■ Task instructions ■
Can you quote the records below in full, word for word?

(Stored items)
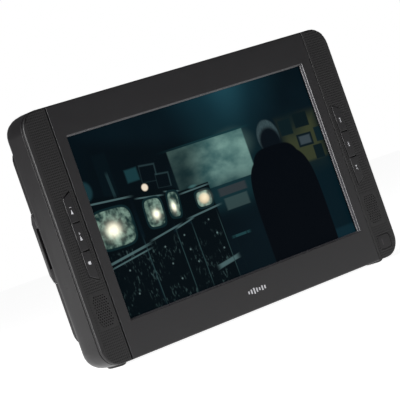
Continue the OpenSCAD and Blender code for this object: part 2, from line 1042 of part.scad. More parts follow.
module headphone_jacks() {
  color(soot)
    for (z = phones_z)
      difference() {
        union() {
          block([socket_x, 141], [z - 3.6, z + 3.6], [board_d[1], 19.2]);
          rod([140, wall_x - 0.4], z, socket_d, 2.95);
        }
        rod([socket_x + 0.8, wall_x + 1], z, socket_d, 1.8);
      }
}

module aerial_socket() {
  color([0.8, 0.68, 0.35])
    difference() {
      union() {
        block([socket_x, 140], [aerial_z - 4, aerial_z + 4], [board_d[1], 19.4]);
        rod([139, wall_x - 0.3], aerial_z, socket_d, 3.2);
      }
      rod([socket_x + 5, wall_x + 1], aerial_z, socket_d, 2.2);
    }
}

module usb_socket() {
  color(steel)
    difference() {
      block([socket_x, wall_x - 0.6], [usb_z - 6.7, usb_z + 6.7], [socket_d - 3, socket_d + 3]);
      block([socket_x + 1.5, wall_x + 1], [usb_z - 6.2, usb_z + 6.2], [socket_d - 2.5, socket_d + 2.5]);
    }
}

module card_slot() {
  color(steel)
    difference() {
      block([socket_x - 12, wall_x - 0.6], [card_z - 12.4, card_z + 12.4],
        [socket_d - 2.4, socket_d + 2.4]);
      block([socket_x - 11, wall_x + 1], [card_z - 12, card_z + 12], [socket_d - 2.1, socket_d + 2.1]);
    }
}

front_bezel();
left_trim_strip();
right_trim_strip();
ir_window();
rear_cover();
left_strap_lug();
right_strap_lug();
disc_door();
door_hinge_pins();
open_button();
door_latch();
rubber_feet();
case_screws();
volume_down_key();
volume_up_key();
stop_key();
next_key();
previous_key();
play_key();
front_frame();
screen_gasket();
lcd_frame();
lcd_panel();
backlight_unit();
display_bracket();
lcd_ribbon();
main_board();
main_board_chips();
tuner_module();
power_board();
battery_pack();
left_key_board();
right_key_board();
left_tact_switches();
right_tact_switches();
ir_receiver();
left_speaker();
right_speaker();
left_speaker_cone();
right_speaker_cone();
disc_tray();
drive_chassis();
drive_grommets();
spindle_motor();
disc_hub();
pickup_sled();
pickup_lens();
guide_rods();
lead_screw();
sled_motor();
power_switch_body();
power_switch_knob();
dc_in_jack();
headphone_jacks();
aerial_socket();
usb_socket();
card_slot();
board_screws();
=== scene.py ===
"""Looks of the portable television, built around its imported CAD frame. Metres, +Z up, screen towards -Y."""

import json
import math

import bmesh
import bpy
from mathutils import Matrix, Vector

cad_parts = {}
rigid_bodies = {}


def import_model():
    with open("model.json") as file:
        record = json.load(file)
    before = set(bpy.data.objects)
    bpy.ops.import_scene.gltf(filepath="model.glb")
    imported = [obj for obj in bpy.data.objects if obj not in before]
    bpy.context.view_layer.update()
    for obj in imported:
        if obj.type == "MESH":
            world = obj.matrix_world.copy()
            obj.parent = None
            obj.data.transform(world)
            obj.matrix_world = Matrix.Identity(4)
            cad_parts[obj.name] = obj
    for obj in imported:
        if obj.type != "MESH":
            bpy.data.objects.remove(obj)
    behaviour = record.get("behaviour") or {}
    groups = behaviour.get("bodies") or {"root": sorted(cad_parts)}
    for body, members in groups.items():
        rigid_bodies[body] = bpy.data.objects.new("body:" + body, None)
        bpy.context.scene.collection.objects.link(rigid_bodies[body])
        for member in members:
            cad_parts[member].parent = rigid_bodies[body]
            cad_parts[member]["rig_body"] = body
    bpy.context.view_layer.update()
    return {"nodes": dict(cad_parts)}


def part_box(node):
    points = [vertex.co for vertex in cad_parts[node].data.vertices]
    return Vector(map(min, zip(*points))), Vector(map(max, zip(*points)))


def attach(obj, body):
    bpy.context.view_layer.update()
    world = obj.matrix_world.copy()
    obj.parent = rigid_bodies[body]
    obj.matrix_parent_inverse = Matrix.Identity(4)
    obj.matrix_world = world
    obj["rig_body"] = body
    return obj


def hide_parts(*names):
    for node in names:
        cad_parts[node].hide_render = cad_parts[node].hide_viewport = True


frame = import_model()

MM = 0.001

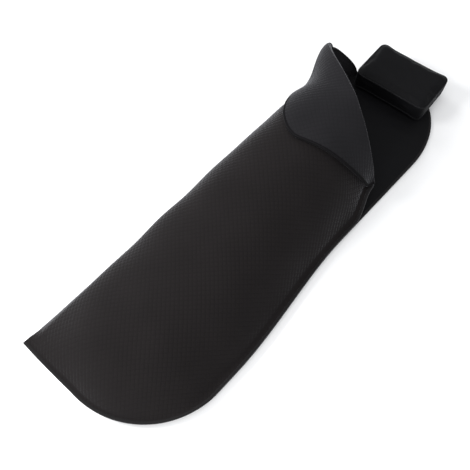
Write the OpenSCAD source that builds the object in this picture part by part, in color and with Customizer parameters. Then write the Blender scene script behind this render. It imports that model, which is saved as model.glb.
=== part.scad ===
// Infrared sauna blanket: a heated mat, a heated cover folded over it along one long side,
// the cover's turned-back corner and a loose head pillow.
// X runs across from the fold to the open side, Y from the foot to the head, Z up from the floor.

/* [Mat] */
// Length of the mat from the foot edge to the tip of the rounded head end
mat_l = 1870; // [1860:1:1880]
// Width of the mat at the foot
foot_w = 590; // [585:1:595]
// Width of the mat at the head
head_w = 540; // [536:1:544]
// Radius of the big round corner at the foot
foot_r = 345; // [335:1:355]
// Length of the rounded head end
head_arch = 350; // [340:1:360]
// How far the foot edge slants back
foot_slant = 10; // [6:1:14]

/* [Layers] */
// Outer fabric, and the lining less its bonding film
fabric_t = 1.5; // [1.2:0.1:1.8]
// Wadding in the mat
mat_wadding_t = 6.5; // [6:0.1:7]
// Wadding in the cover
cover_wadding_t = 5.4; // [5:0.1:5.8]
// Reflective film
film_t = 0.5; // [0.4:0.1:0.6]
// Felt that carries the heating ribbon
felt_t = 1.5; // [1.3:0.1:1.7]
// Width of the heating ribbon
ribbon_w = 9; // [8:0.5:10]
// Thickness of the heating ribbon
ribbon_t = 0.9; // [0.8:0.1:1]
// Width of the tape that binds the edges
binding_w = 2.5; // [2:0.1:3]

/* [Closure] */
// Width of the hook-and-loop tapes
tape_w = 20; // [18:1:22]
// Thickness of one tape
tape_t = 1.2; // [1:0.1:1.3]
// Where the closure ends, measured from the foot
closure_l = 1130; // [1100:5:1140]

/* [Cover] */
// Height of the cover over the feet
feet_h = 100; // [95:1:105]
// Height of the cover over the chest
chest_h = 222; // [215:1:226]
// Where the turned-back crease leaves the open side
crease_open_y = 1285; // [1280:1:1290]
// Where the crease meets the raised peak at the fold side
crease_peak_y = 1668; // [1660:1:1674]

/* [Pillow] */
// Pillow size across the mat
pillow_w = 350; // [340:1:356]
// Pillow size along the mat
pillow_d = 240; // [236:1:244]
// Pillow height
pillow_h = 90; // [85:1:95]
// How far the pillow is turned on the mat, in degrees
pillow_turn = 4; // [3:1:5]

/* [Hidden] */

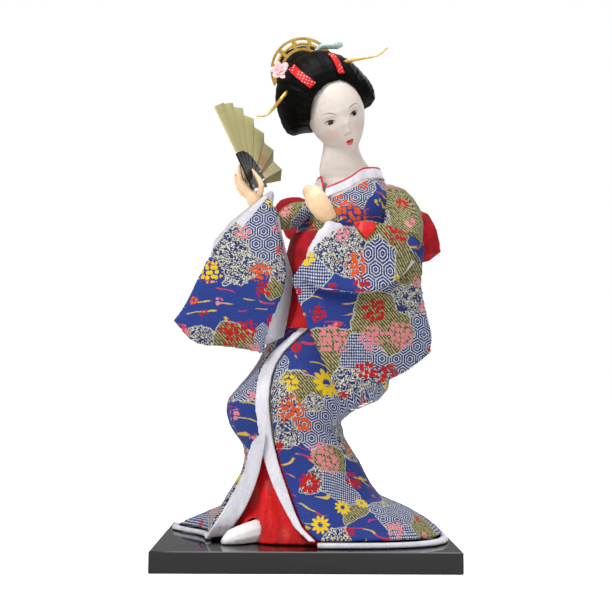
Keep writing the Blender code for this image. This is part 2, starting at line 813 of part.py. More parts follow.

■ Response to the exercise ■
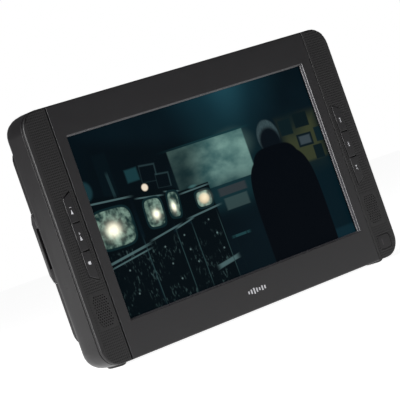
Continue the OpenSCAD and Blender code for this object: part 2, from line 1042 of part.scad. More parts follow.
module headphone_jacks() {
  color(soot)
    for (z = phones_z)
      difference() {
        union() {
          block([socket_x, 141], [z - 3.6, z + 3.6], [board_d[1], 19.2]);
          rod([140, wall_x - 0.4], z, socket_d, 2.95);
        }
        rod([socket_x + 0.8, wall_x + 1], z, socket_d, 1.8);
      }
}

module aerial_socket() {
  color([0.8, 0.68, 0.35])
    difference() {
      union() {
        block([socket_x, 140], [aerial_z - 4, aerial_z + 4], [board_d[1], 19.4]);
        rod([139, wall_x - 0.3], aerial_z, socket_d, 3.2);
      }
      rod([socket_x + 5, wall_x + 1], aerial_z, socket_d, 2.2);
    }
}

module usb_socket() {
  color(steel)
    difference() {
      block([socket_x, wall_x - 0.6], [usb_z - 6.7, usb_z + 6.7], [socket_d - 3, socket_d + 3]);
      block([socket_x + 1.5, wall_x + 1], [usb_z - 6.2, usb_z + 6.2], [socket_d - 2.5, socket_d + 2.5]);
    }
}

module card_slot() {
  color(steel)
    difference() {
      block([socket_x - 12, wall_x - 0.6], [card_z - 12.4, card_z + 12.4],
        [socket_d - 2.4, socket_d + 2.4]);
      block([socket_x - 11, wall_x + 1], [card_z - 12, card_z + 12], [socket_d - 2.1, socket_d + 2.1]);
    }
}

front_bezel();
left_trim_strip();
right_trim_strip();
ir_window();
rear_cover();
left_strap_lug();
right_strap_lug();
disc_door();
door_hinge_pins();
open_button();
door_latch();
rubber_feet();
case_screws();
volume_down_key();
volume_up_key();
stop_key();
next_key();
previous_key();
play_key();
front_frame();
screen_gasket();
lcd_frame();
lcd_panel();
backlight_unit();
display_bracket();
lcd_ribbon();
main_board();
main_board_chips();
tuner_module();
power_board();
battery_pack();
left_key_board();
right_key_board();
left_tact_switches();
right_tact_switches();
ir_receiver();
left_speaker();
right_speaker();
left_speaker_cone();
right_speaker_cone();
disc_tray();
drive_chassis();
drive_grommets();
spindle_motor();
disc_hub();
pickup_sled();
pickup_lens();
guide_rods();
lead_screw();
sled_motor();
power_switch_body();
power_switch_knob();
dc_in_jack();
headphone_jacks();
aerial_socket();
usb_socket();
card_slot();
board_screws();
=== scene.py ===
"""Looks of the portable television, built around its imported CAD frame. Metres, +Z up, screen towards -Y."""

import json
import math

import bmesh
import bpy
from mathutils import Matrix, Vector

cad_parts = {}
rigid_bodies = {}


def import_model():
    with open("model.json") as file:
        record = json.load(file)
    before = set(bpy.data.objects)
    bpy.ops.import_scene.gltf(filepath="model.glb")
    imported = [obj for obj in bpy.data.objects if obj not in before]
    bpy.context.view_layer.update()
    for obj in imported:
        if obj.type == "MESH":
            world = obj.matrix_world.copy()
            obj.parent = None
            obj.data.transform(world)
            obj.matrix_world = Matrix.Identity(4)
            cad_parts[obj.name] = obj
    for obj in imported:
        if obj.type != "MESH":
            bpy.data.objects.remove(obj)
    behaviour = record.get("behaviour") or {}
    groups = behaviour.get("bodies") or {"root": sorted(cad_parts)}
    for body, members in groups.items():
        rigid_bodies[body] = bpy.data.objects.new("body:" + body, None)
        bpy.context.scene.collection.objects.link(rigid_bodies[body])
        for member in members:
            cad_parts[member].parent = rigid_bodies[body]
            cad_parts[member]["rig_body"] = body
    bpy.context.view_layer.update()
    return {"nodes": dict(cad_parts)}


def part_box(node):
    points = [vertex.co for vertex in cad_parts[node].data.vertices]
    return Vector(map(min, zip(*points))), Vector(map(max, zip(*points)))


def attach(obj, body):
    bpy.context.view_layer.update()
    world = obj.matrix_world.copy()
    obj.parent = rigid_bodies[body]
    obj.matrix_parent_inverse = Matrix.Identity(4)
    obj.matrix_world = world
    obj["rig_body"] = body
    return obj


def hide_parts(*names):
    for node in names:
        cad_parts[node].hide_render = cad_parts[node].hide_viewport = True


frame = import_model()

MM = 0.001

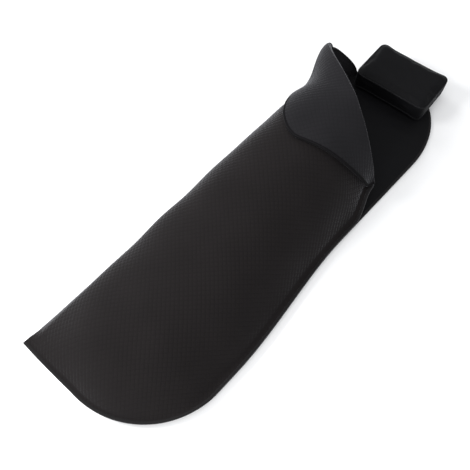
Write the OpenSCAD source that builds the object in this picture part by part, in color and with Customizer parameters. Then write the Blender scene script behind this render. It imports that model, which is saved as model.glb.
=== part.scad ===
// Infrared sauna blanket: a heated mat, a heated cover folded over it along one long side,
// the cover's turned-back corner and a loose head pillow.
// X runs across from the fold to the open side, Y from the foot to the head, Z up from the floor.

/* [Mat] */
// Length of the mat from the foot edge to the tip of the rounded head end
mat_l = 1870; // [1860:1:1880]
// Width of the mat at the foot
foot_w = 590; // [585:1:595]
// Width of the mat at the head
head_w = 540; // [536:1:544]
// Radius of the big round corner at the foot
foot_r = 345; // [335:1:355]
// Length of the rounded head end
head_arch = 350; // [340:1:360]
// How far the foot edge slants back
foot_slant = 10; // [6:1:14]

/* [Layers] */
// Outer fabric, and the lining less its bonding film
fabric_t = 1.5; // [1.2:0.1:1.8]
// Wadding in the mat
mat_wadding_t = 6.5; // [6:0.1:7]
// Wadding in the cover
cover_wadding_t = 5.4; // [5:0.1:5.8]
// Reflective film
film_t = 0.5; // [0.4:0.1:0.6]
// Felt that carries the heating ribbon
felt_t = 1.5; // [1.3:0.1:1.7]
// Width of the heating ribbon
ribbon_w = 9; // [8:0.5:10]
// Thickness of the heating ribbon
ribbon_t = 0.9; // [0.8:0.1:1]
// Width of the tape that binds the edges
binding_w = 2.5; // [2:0.1:3]

/* [Closure] */
// Width of the hook-and-loop tapes
tape_w = 20; // [18:1:22]
// Thickness of one tape
tape_t = 1.2; // [1:0.1:1.3]
// Where the closure ends, measured from the foot
closure_l = 1130; // [1100:5:1140]

/* [Cover] */
// Height of the cover over the feet
feet_h = 100; // [95:1:105]
// Height of the cover over the chest
chest_h = 222; // [215:1:226]
// Where the turned-back crease leaves the open side
crease_open_y = 1285; // [1280:1:1290]
// Where the crease meets the raised peak at the fold side
crease_peak_y = 1668; // [1660:1:1674]

/* [Pillow] */
// Pillow size across the mat
pillow_w = 350; // [340:1:356]
// Pillow size along the mat
pillow_d = 240; // [236:1:244]
// Pillow height
pillow_h = 90; // [85:1:95]
// How far the pillow is turned on the mat, in degrees
pillow_turn = 4; // [3:1:5]

/* [Hidden] */

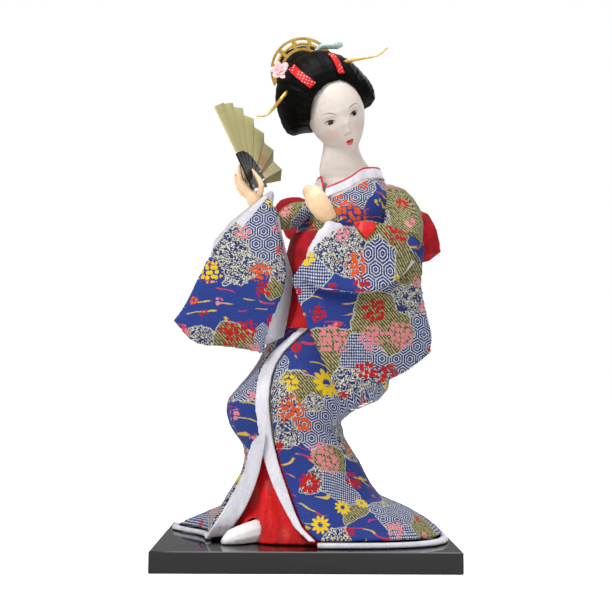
Keep writing the Blender code for this image. This is part 2, starting at line 813 of part.py. More parts follow.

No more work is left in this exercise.